{Published April 7, 2010, in the Colorado Springs Gazette}

It’s time to abolish the federal income tax. What should we replace it with? Absolutely nothing.

There are a number of reasons to get rid of the income tax. It is a terrible intrusion into the private lives of Americans. One’s income is one’s personal business, and Americans should not have to provide information about their incomes to a governmental agency for the privilege of staying out of jail. It also creates the impression that resources belong first and foremost to the collective. Only after you pay your “cut” are you graciously allowed to keep what is left over to take care of yourself and your family.

The income tax creates perverse incentives, punishing those who create the most wealth. If you choose to work harder, you will be penalized more. As one successful entrepreneur has written, society doesn’t mind if you make a million or two over the course of a lifetime. But if you try to make that much money in a year or two by busting your hump, most of it will get taken away.

Nor is the “fairness” argument compelling. Supposedly, the theory goes, people who have higher incomes have been rewarded more by “society,” so it is fair that they give more back. But income is not given. It is merely money traded for something else. The huge majority of those who report $200,000 of income have not been given it as a gift. They have instead traded $200,000 worth of goods or services in exchange.  It’s not fairness that drives the income tax. It is envy.

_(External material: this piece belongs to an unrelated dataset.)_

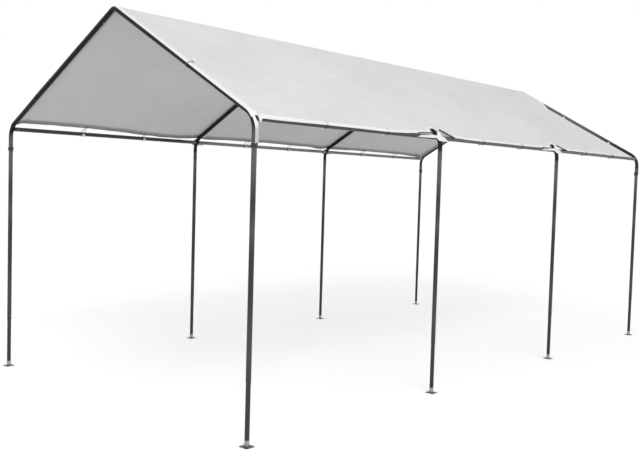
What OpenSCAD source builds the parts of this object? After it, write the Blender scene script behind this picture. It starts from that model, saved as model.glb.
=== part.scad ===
// Free-standing canopy shelter: four gable frames of round steel tube on eight
// legs, tied by eave and ridge rails, under one fabric cover. Open on all sides.
// X is across the shelter, Y along it, Z up. The origin is on the floor, at the
// middle of the plan. Right is +X, and the front gable faces -Y.

/* [Frame] */
// Width between the centre lines of the legs
frame_w = 3050; // [2400:10:3900]
// Length between the centre lines of the front and rear frames
frame_l = 6100; // [4500:10:8000]
// Height where the centre lines of a leg and a rafter would meet
eave_h = 2070; // [1800:10:2500]
// Height where the centre lines of two rafters would meet
ridge_h = 2910; // [2650:10:3300]

/* [Tube] */
// Outer diameter of the legs, rafters and rails
tube_d = 35; // [30:0.5:42]
// Wall of all the tube
tube_wall = 1.2; // [1:0.1:2]
// Gap all round where one tube slides into another
fit_gap = 0.3; // [0.2:0.05:0.6]
// How far a fitting's spigot goes into a tube
spigot_l = 60; // [40:5:90]
// Gap between the end of a rail and the side of a fitting
rail_end_gap = 1; // [0.5:0.5:3]

/* [Eave fittings] */
// Centre line radius of the bend at the eave
eave_bend_r = 140; // [120:5:220]
// From the corner of the centre lines down to the top of the leg
leg_arm = 190; // [180:5:300]
// From the corner of the centre lines up to the end of the rafter
rafter_arm = 320; // [200:5:450]

/* [Ridge fittings] */
// Centre line radius of the bend at the ridge
ridge_bend_r = 60; // [40:5:120]
// From the corner of the centre lines down to the end of the rafter
ridge_arm = 140; // [110:5:250]

/* [Legs and feet] */
// Height of the joint between the upper and the lower leg
leg_joint_h = 410; // [300:10:600]
// How far the lower leg goes up inside the upper leg
leg_overlap = 150; // [80:10:250]
// Height of the foot's neck above its plate
neck_h = 40; // [20:5:80]
// Side of the square foot plate
plate_w = 76; // [70:1:120]
// Thickness of the foot plate
plate_t = 3; // [2:0.5:6]
// Radius of the foot plate's corners
plate_corner_r = 10; // [2:1:12]
// Diameter of the two peg holes in a foot plate
peg_hole_d = 9; // [5:0.5:10]
// Distance between the two peg holes
peg_spacing = 54; // [50:1:56]

/* [Cover] */
// Thickness of the cover
cover_t = 2.5; // [1:0.5:4]
// Gap between the cover and the tubes under it
cover_gap = 0.3; // [0.3:0.1:2]
// Width of the hem that is turned down over the end rafters
hem_w = 20; // [10:1:30]
// Height of the cover's lower edge above the eave rail's centre line
cover_edge_rise = 6; // [0:1:20]

/* [Cover ties] */
// Diameter of a tie's ball
tie_ball_d = 30; // [20:1:40]
// Diameter of a tie's elastic cord
tie_cord_d = 4; // [3:0.5:6]
// Ties in each bay, on each side
ties_per_bay = 2; // [1:1:4]

/* [Hidden] */
$fn = 96;
frame_names = ["front", "second", "third", "rear"];
bay_names = ["front", "middle", "rear"];
frame_count = len(frame_names);
bay_count = len(bay_names);
bay_l = frame_l / bay_count;

// the roof's slope, and how far each fitting bends
slope = atan2(ridge_h - eave_h, frame_w / 2);
rafter_len = norm([frame_w / 2, ridge_h - eave_h]);
eave_turn = 90 - slope;
ridge_turn = 2 * slope;
eave_tangent = eave_bend_r * tan(eave_turn / 2);
ridge_tangent = ridge_bend_r * tan(ridge_turn / 2);

// the spigots fit the tubes, and the neck's spigot fits the lower leg
bore_d = tube_d - 2 * tube_wall;
spigot_d = bore_d - 2 * fit_gap;
spigot_bore_d = spigot_d - 2 * tube_wall;
neck_spigot_d = spigot_bore_d - 2 * fit_gap;
neck_bore_d = neck_spigot_d - 2 * tube_wall;
// a fitting's arms are pressed a little wider than its bend, and end in a step
arm_swell = 0.4;
arm_lap = 2;
arm_end_wall = 3;
leg_top_h = eave_h - leg_arm;
leg_foot_h = plate_t + neck_h;

// centre of the eave bend, and of the rail that meets it half way round
eave_bend_x = frame_w / 2 - eave_bend_r;
eave_bend_z = eave_h - eave_tangent;
eave_rail_x = eave_bend_x + eave_bend_r * cos(eave_turn / 2);
eave_rail_z = eave_bend_z + eave_bend_r * sin(eave_turn / 2);
ridge_bend_z = ridge_h - ridge_bend_r / cos(slope);
ridge_rail_z = ridge_bend_z + ridge_bend_r;

// the cover lies on the frame, a gap above the tubes
cover_in = (tube_d + arm_swell) / 2 + cover_gap;
cover_end_y = frame_l / 2 + cover_in;
skin_end_y = cover_end_y + cover_t;
edge_angle = asin((eave_rail_z + cover_edge_rise - eave_bend_z) / (eave_bend_r + cover_in));
arc_steps = 12;

// a tie's cord goes under the rail from above the ball to the cover's edge
tie_ring_r = tube_d / 2 + fit_gap + tie_cord_d / 2;
tie_ball_at = tube_d / 2 + 2 * fit_gap + tie_ball_d / 2;
tie_ball_angle = 200;
tie_start_angle = 78;
tie_end_angle = 360;

function frame_y(i) = -frame_l / 2 + i * bay_l;

// Everything is drawn for the right side, and mirrored for the left.
module on_side(side) {
    if (side == "right") children();
    else mirror([1, 0, 0]) children();
}

module tube(d, bore, h) {
    difference() {
        cylinder(d = d, h = h);
        translate([0, 0, -1]) cylinder(d = bore, h = h + 2);
    }
}

// Places its children at a bend's lower or upper end, with Z out of the bend.
module at_low_end(r) {
    translate([r, 0, 0]) rotate([180, 0, 0]) children();
}

module at_high_end(r, turn) {
    rotate([0, -turn, 0]) translate([r, 0, 0]) children();
}

// A straight arm, lapped over the end of the bend, and the spigot on its end.
module arm(body, arm_l, end_wall, spigot, reach) {
    translate([0, 0, -arm_lap]) cylinder(d = body + arm_swell, h = arm_l + arm_lap - end_wall);
    translate([0, 0, arm_l / 2]) cylinder(d = spigot, h = arm_l / 2 + reach);
}

// A bent fitting's outside or its bore. The origin is the centre of its bend,
// and the rails' spigots leave the bend half way round.
module fitting_shape(i, r, turn, low_l, high_l, body, end_wall, spigot, reach) {
    rotate([90, 0, 0]) rotate_extrude(angle = turn) translate([r, 0]) circle(d = body);
    at_low_end(r) arm(body, low_l, end_wall, spigot, reach);
    at_high_end(r, turn) arm(body, high_l, end_wall, spigot, reach);
    rail_reach = tube_d / 2 + rail_end_gap + reach;
    at_high_end(r, turn / 2) {
        if (i > 0) rotate([90, 0, 0]) cylinder(d = spigot, h = rail_reach);
        if (i < frame_count - 1) rotate([-90, 0, 0]) cylinder(d = spigot, h = rail_reach);
    }
}

module fitting(i, r, turn, low_l, high_l) {
    difference() {
        fitting_shape(i, r, turn, low_l, high_l, tube_d, 0, spigot_d, spigot_l);
        fitting_shape(i, r, turn, low_l, high_l, bore_d, arm_end_wall, spigot_bore_d, spigot_l + 1);
    }
}

module elbow(side, i) {
    color("dimgray") on_side(side) translate([eave_bend_x, frame_y(i), eave_bend_z])
        fitting(i, eave_bend_r, eave_turn, leg_arm - eave_tangent, rafter_arm - eave_tangent);
}

module leg(side, i) {
    color("gray") on_side(side) translate([frame_w / 2, frame_y(i), leg_joint_h])
        tube(tube_d, bore_d, leg_top_h - leg_joint_h);
}

module lower_leg(side, i) {
    color("darkgray") on_side(side) translate([frame_w / 2, frame_y(i), leg_foot_h])
        tube(spigot_d, spigot_bore_d, leg_joint_h + leg_overlap - leg_foot_h);
}

module foot() {
    difference() {
        union() {
            linear_extrude(plate_t) plate_outline();
            cylinder(d = spigot_d, h = leg_foot_h);
            cylinder(d = neck_spigot_d, h = leg_foot_h + spigot_l);
        }
        translate([0, 0, plate_t]) cylinder(d = neck_bore_d, h = neck_h + spigot_l + 1);
        for (s = [-1, 1]) translate([0, s * peg_spacing / 2, -1])
            cylinder(d = peg_hole_d, h = plate_t + 2);
    }
}

module plate_outline() {
    side = plate_w - 2 * plate_corner_r;
    square([plate_w, side], center = true);
    square([side, plate_w], center = true);
    for (x = [-1, 1]) for (y = [-1, 1]) translate([x * side / 2, y * side / 2])
        circle(r = plate_corner_r);
}

module feet(side) {
    color("silver") on_side(side)
        for (i = [0 : frame_count - 1]) translate([frame_w / 2, frame_y(i), 0]) foot();
}

module rafter(side, i) {
    color("dimgray") on_side(side) translate([frame_w / 2, frame_y(i), eave_h])
        rotate([0, -eave_turn, 0]) translate([0, 0, rafter_arm])
            tube(tube_d, bore_d, rafter_len - rafter_arm - ridge_arm);
}

module ridge_fittings() {
    straight_l = ridge_arm - ridge_tangent;
    color("dimgray")
        for (i = [0 : frame_count - 1]) translate([0, frame_y(i), ridge_bend_z])
            rotate([0, -eave_turn, 0]) fitting(i, ridge_bend_r, ridge_turn, straight_l, straight_l);
}

// A rail of one bay, between the fittings at its ends.
module rail(bay) {
    end = tube_d / 2 + rail_end_gap;
    translate([0, frame_y(bay) + end, 0]) rotate([-90, 0, 0])
        tube(tube_d, bore_d, bay_l - 2 * end);
}

module ridge_rails() {
    color("dimgray")
        for (bay = [0 : bay_count - 1]) translate([0, 0, ridge_rail_z]) rail(bay);
}

module eave_rail(side, bay) {
    color("dimgray") on_side(side) translate([eave_rail_x, 0, eave_rail_z]) rail(bay);
}

// Points round an arc of the cover's section, from one angle to another.
function arc_points(x, z, r, from, to) = [
    for (k = [0 : arc_steps]) let (a = from + (to - from) * k / arc_steps)
        [x + r * cos(a), z + r * sin(a)]
];

// The section from eave to eave, at a distance outside the tubes' centre lines.
function section_line(out) = concat(
    arc_points(eave_bend_x, eave_bend_z, eave_bend_r + out, edge_angle, eave_turn),
    arc_points(0, ridge_bend_z, ridge_bend_r + out, eave_turn, 180 - eave_turn),
    arc_points(-eave_bend_x, eave_bend_z, eave_bend_r + out, 180 - eave_turn, 180 - edge_angle)
);

// A slice of the roof between two such distances, from y towards the front.
module roof_slice(inner, outer, y, depth) {
    back = section_line(inner);
    translate([0, y, 0]) rotate([90, 0, 0]) linear_extrude(depth)
        polygon(concat(section_line(outer), [for (k = [len(back) - 1 : -1 : 0]) back[k]]));
}

module cover() {
    color("gainsboro") roof_slice(cover_in, cover_in + cover_t, skin_end_y, 2 * skin_end_y);
}

// The edge that is turned down in front of the front rafters and behind the rear.
module cover_hems() {
    hem_in = cover_in + cover_t - hem_w;
    color("gainsboro")
        for (y = [-cover_end_y, skin_end_y]) roof_slice(hem_in, cover_in, y, cover_t);
}

// A ball on the rail's inner side, on a cord that goes round the rail to the cover's edge.
module tie() {
    rotate([90, 0, 0]) {
        rotate([0, 0, tie_start_angle])
            rotate_extrude(angle = tie_end_angle - tie_start_angle)
                translate([tie_ring_r, 0]) circle(d = tie_cord_d, $fn = 24);
        rotate([0, 0, tie_ball_angle]) translate([tie_ball_at, 0, 0])
            sphere(d = tie_ball_d, $fn = 32);
    }
}

module cover_ties() {
    color("white")
        for (side = ["right", "left"]) on_side(side)
            for (bay = [0 : bay_count - 1]) for (k = [1 : ties_per_bay])
                translate([eave_rail_x, frame_y(bay) + k * bay_l / (ties_per_bay + 1), eave_rail_z])
                    tie();
}

for (side = ["right", "left"]) for (i = [0 : frame_count - 1]) {
    name = str(side, "_", frame_names[i]);
    leg(side, i);
    lower_leg(side, i);
    elbow(side, i);
    rafter(side, i);
}
for (side = ["right", "left"]) for (bay = [0 : bay_count - 1])
    eave_rail(side, bay);
feet("right");  // right_feet
feet("left");  // left_feet
ridge_fittings();
ridge_rails();
cover();
cover_hems();
cover_ties();
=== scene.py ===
import math

import bpy
from mathutils import Matrix, Vector, noise


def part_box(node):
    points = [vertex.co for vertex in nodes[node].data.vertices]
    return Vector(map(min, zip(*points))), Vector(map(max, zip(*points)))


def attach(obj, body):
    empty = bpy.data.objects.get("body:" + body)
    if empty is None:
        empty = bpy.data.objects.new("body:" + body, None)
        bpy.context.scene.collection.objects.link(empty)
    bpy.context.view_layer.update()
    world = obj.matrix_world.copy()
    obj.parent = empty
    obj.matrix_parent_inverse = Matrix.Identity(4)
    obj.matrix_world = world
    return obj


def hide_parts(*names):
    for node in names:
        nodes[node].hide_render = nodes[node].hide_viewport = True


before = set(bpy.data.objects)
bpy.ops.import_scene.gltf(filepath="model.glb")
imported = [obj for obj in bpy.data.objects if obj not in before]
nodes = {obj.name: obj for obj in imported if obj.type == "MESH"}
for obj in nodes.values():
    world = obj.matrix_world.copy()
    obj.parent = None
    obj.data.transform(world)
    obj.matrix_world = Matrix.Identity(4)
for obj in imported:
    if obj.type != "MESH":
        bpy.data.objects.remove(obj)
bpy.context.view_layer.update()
print("frame loaded,", len(nodes), "nodes")

# camera
camera = {
    "place": (5.26, -6.57, 1.66),
    "azimuth": 42.0,
    "pitch": -3.02,
    "roll": 1.66,
    "lens": 46.5,
    "sensor": 36,
    "farthest": 200,
}


def linked(name, data):
    # a new object in the scene
    o = bpy.data.objects.new(name, data)
    bpy.context.scene.collection.objects.link(o)
    return o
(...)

But wouldn’t the abolition of the income tax starve our national government into oblivion? Everybody “knows” that state and national financial crises are because we’re not taxed enough, right? This argument was made on these very pages a few weeks ago. A writer begged to pay more taxes as a way to solve our current budget woes. Interestingly, in that article the words “tax” or “taxes” occurred 19 times. The words “spend” or “spending”? Zero. That, dear readers, is the problem behind those who say “Tax me: I’m public-spirited. You’re not.”

Let’s look at the current federal budget. It assumes $2.4 trillion in revenue, $1.1 trillion of which came from the income tax. That means that without the income tax the government will have a mere $1.3 trillion in revenue to fund its operating expenses. The budget also calls for spending $3.6 trillion, 50% higher than revenue. For the sake of argument, let’s keep that factor constant. Scaled to an income tax-less budget, that would give Congress about $2 trillion of spending authority.

Would a budget of $2 trillion mean the end of civilization as we know it? Illegal immigrants flooding our borders? Daily suicide bombings? Starving children in the streets? To answer this question, we might ask when the last time was that our government had to operate on a $2 trillion budget. The answer? 2002. To abolish the income tax and keep the same proportion of spending, all we’d have to do is return to the first term of the Bush presidency.

Of course, this little thought experiment will never actually happen. Everybody “knows,” particularly liberal Democrats, that deficits are caused by those mean, greedy tea partiers who have the temerity to suggest that they, and not Washington, know best how to spend their money. Like so much of what people know, it isn’t true.

The rhetoric of sacrifice to close the deficit by reluctantly but patriotically supporting tax increases is very powerful. But the reality of every single budgetary crisis is that tax increases *never* fix deficits. Spending always increases faster. Runaway spending caused the crisis in California. It may cause Greece to collapse, it is endangering other European nations, and it is threatening to Europeanize America. Shared sacrifice is necessary, all right. But it must come from cuts in spending.

Abolishing the income tax would not only return billions of dollars to productive investment in the private sector and get Americans back to work, but it would force an honest look at the real problem: the scope and size of government spending. Think about that this April 15th.